[Rows from a 3D modeling dataset]
= = =
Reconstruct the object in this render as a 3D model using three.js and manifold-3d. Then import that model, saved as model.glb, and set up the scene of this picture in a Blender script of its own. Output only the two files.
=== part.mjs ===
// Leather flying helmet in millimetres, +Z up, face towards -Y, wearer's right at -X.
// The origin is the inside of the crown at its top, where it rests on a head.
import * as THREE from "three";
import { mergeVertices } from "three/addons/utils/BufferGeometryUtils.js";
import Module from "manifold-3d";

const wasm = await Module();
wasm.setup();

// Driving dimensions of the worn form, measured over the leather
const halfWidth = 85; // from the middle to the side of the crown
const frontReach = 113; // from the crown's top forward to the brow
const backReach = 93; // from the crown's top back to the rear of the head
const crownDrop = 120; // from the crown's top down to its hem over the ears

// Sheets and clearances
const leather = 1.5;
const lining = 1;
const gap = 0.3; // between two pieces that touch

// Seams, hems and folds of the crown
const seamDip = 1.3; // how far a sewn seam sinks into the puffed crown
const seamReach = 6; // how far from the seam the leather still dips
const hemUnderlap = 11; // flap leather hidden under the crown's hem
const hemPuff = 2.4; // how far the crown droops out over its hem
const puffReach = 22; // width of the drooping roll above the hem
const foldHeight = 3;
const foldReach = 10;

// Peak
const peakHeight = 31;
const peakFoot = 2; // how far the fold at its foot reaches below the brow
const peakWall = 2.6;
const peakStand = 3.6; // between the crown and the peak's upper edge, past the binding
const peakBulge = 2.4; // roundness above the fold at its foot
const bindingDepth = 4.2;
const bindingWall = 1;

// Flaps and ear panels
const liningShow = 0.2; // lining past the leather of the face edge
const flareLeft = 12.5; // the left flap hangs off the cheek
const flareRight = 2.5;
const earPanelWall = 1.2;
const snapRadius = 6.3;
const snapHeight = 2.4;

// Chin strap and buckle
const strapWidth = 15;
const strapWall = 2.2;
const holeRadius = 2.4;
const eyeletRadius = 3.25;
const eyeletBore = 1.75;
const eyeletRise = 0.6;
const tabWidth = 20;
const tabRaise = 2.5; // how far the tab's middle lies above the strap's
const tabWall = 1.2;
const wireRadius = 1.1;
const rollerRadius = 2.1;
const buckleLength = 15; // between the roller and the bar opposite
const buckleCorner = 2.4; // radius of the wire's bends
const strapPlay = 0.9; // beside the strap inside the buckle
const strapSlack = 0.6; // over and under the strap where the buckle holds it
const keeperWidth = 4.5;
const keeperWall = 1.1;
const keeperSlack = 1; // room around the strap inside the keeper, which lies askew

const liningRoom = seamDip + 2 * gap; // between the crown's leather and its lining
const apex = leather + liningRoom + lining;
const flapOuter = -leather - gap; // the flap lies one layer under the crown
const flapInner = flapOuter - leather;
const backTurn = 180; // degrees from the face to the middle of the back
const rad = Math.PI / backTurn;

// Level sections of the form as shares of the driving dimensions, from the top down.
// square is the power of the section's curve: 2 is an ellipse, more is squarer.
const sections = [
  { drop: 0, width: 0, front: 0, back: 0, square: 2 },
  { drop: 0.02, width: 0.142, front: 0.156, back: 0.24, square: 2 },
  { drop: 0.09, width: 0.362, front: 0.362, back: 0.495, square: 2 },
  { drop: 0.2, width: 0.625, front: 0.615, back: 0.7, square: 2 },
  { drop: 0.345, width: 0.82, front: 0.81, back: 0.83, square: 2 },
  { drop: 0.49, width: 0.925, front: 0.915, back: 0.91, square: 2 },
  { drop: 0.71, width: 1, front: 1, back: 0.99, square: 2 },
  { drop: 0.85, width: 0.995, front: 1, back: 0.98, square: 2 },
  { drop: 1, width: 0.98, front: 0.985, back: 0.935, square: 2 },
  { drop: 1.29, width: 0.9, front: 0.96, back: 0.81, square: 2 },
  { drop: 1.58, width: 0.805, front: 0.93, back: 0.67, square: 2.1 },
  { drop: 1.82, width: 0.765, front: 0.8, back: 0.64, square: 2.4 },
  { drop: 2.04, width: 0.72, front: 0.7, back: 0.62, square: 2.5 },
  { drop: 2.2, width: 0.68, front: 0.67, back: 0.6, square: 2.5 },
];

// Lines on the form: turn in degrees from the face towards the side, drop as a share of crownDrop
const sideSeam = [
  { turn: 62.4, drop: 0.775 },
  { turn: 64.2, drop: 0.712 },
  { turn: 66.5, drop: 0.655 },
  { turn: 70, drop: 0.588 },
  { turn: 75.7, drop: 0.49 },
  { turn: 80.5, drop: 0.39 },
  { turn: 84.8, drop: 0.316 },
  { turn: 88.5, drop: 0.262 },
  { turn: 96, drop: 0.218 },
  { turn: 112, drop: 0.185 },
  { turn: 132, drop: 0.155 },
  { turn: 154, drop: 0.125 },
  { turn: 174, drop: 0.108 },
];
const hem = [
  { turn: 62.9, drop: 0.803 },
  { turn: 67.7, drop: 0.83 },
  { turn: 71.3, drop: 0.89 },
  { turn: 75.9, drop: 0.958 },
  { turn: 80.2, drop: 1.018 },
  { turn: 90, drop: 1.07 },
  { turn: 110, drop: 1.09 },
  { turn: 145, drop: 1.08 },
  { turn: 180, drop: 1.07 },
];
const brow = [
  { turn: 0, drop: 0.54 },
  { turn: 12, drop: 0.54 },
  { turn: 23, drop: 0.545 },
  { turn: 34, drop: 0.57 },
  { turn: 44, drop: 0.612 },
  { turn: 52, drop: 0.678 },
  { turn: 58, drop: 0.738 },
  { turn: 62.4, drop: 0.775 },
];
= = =
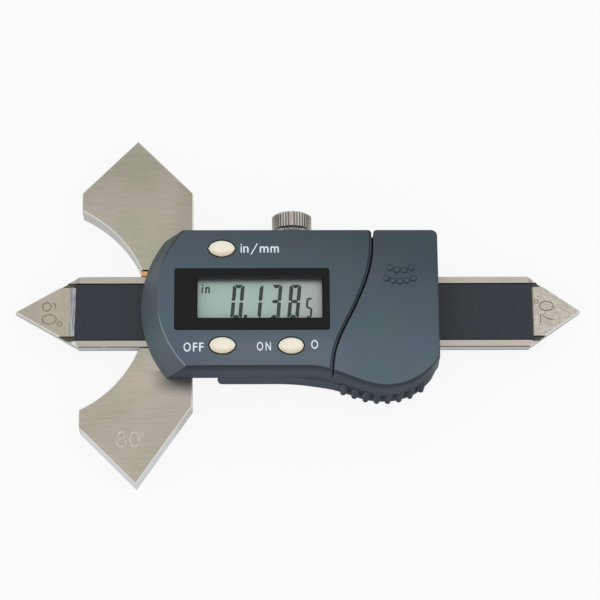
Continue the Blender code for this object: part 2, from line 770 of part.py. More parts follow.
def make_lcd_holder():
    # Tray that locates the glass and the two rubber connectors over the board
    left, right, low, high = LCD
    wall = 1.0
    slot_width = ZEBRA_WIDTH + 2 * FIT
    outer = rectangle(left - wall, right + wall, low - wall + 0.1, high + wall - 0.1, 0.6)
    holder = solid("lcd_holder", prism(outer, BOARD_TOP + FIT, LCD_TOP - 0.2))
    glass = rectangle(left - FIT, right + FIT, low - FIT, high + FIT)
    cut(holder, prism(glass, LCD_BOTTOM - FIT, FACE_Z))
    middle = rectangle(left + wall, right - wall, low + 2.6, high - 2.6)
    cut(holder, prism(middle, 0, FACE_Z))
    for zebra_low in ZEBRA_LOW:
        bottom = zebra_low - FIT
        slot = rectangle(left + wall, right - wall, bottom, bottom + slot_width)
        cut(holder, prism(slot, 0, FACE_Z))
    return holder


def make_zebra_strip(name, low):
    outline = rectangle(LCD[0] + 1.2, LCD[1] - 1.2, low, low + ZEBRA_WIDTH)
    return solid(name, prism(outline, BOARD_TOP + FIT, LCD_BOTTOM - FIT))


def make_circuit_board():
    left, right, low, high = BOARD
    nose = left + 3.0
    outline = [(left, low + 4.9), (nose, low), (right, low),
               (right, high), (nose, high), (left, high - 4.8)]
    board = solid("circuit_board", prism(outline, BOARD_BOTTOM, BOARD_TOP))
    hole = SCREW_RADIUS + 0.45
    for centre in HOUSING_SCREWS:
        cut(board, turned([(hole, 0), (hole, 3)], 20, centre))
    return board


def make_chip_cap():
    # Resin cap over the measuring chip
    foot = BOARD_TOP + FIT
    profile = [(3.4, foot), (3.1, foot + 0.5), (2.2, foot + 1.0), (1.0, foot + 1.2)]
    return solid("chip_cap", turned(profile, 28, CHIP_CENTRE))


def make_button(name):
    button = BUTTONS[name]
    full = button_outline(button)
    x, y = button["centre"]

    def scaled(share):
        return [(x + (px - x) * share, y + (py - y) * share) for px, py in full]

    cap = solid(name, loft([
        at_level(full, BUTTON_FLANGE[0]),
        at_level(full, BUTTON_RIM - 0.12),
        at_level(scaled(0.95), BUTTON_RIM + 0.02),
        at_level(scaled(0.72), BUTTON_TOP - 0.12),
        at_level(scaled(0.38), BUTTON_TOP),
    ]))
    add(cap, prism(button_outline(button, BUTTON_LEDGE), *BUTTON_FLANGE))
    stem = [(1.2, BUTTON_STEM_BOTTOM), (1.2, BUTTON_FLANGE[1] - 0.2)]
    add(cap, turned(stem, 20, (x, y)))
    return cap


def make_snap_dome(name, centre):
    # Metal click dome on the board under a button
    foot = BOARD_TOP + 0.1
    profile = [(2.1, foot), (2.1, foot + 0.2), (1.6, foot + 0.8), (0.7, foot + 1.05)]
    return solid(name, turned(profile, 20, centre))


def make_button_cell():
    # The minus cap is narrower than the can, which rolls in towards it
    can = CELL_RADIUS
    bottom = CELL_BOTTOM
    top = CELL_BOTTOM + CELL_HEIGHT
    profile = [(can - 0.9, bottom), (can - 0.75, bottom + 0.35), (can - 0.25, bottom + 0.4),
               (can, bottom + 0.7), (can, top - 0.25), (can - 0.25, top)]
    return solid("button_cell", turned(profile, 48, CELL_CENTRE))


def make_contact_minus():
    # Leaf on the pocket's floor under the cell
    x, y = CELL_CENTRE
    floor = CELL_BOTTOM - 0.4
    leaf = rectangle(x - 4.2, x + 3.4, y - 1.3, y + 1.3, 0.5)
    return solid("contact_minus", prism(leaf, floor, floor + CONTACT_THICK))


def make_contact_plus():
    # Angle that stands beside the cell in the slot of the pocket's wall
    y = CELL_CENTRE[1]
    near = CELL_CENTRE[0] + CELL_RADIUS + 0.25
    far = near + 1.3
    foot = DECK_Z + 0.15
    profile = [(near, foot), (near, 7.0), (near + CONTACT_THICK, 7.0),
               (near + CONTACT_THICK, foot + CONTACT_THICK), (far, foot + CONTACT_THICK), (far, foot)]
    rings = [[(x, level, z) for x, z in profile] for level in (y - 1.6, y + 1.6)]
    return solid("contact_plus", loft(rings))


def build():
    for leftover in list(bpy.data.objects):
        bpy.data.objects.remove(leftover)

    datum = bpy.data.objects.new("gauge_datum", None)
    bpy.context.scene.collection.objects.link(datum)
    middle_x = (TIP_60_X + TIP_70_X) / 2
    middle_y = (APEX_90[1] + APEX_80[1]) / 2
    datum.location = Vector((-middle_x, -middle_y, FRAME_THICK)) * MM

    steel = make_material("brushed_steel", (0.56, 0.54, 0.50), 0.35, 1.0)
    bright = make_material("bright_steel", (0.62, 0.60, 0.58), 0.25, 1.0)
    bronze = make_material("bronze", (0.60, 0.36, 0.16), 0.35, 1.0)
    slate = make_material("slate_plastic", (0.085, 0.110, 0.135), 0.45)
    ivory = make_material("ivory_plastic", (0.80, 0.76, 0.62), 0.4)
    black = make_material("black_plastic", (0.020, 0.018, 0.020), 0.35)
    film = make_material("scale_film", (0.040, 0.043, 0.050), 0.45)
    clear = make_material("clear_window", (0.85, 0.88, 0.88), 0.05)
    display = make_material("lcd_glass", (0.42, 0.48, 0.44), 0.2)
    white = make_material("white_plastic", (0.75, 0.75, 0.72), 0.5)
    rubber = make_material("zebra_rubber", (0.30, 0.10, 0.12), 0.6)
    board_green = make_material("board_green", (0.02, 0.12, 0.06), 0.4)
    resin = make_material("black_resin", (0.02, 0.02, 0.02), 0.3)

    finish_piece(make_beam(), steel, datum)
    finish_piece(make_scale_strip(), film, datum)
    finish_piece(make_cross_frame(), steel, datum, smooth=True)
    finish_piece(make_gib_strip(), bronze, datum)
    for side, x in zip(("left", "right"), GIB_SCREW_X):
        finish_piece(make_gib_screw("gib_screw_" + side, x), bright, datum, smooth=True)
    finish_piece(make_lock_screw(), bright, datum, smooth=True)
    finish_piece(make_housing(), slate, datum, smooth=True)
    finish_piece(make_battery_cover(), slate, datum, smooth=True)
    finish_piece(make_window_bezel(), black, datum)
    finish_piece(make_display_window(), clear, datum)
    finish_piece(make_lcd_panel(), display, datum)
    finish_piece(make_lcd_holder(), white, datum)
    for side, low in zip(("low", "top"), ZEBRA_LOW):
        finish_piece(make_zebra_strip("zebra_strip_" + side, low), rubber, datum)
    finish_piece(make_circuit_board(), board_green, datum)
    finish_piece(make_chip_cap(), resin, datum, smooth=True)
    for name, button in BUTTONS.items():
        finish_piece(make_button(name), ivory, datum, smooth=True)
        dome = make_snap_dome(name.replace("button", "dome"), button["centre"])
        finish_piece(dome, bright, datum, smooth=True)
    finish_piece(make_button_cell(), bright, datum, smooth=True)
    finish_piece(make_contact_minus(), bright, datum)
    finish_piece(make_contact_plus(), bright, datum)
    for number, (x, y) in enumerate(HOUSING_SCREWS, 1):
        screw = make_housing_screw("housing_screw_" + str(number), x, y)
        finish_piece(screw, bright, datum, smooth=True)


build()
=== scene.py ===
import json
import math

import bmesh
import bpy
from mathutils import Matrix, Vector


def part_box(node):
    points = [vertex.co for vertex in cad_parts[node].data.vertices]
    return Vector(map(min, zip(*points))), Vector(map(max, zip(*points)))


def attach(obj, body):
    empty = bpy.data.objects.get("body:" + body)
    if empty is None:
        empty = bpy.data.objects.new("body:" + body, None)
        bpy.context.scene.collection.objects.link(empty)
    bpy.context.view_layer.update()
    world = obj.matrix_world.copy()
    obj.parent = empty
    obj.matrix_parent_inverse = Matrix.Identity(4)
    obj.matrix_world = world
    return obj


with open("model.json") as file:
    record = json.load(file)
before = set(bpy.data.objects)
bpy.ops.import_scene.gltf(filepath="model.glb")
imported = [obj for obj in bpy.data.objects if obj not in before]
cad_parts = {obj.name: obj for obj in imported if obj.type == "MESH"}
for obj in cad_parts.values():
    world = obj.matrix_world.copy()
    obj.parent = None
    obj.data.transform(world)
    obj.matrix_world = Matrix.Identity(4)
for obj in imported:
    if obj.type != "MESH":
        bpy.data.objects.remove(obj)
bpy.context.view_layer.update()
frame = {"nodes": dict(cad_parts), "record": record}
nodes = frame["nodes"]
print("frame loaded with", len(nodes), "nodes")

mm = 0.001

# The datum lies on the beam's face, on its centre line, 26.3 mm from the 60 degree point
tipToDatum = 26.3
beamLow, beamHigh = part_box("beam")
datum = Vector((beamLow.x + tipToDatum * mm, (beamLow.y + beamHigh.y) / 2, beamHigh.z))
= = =
— Work instructions —
List each line of the entries that holds the string "json".

— The solution —
import json
with open("model.json") as file:
    record = json.load(file)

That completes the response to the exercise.